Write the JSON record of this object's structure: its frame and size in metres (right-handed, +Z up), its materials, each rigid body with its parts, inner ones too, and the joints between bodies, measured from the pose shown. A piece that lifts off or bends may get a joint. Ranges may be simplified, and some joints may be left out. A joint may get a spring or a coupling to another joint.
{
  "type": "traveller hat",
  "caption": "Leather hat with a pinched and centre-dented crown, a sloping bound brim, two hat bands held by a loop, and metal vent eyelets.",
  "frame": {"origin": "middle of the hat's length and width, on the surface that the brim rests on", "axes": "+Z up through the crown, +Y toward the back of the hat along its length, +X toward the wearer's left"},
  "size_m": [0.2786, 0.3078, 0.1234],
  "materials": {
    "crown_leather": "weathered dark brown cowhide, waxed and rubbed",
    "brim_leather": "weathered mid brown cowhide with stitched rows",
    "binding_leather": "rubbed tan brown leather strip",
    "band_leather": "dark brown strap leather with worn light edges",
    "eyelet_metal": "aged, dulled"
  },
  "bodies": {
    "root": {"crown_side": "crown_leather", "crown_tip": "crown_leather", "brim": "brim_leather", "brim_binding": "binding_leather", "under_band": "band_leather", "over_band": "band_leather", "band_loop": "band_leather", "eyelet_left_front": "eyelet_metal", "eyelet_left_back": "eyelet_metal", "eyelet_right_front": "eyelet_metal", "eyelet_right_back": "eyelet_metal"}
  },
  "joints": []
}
...
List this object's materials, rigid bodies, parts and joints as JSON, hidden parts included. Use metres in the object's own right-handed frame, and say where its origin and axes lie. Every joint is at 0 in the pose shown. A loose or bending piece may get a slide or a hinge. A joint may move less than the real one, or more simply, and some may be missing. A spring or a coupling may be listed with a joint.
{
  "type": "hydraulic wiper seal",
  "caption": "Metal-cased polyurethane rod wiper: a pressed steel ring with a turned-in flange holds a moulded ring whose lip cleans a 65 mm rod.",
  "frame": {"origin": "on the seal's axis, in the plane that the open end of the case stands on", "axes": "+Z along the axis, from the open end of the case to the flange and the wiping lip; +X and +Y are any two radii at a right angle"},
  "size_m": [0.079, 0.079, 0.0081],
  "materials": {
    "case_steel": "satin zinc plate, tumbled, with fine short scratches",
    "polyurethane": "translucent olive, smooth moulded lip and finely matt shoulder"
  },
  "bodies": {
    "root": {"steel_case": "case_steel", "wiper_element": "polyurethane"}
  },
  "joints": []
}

| STATED GOAL |
Show every line above in which the word "this" occurs.

| FINISHED TASK |
Write the JSON record of this object's structure: its frame and size in metres (right-handed, +Z up), its materials, each rigid body with its parts, inner ones too, and the joints between bodies, measured from the pose shown. A piece that lifts off or bends may get a joint. Ranges may be simplified, and some joints may be left out. A joint may get a spring or a coupling to another joint.
List this object's materials, rigid bodies, parts and joints as JSON, hidden parts included. Use metres in the object's own right-handed frame, and say where its origin and axes lie. Every joint is at 0 in the pose shown. A loose or bending piece may get a slide or a hinge. A joint may move less than the real one, or more simply, and some may be missing. A spring or a coupling may be listed with a joint.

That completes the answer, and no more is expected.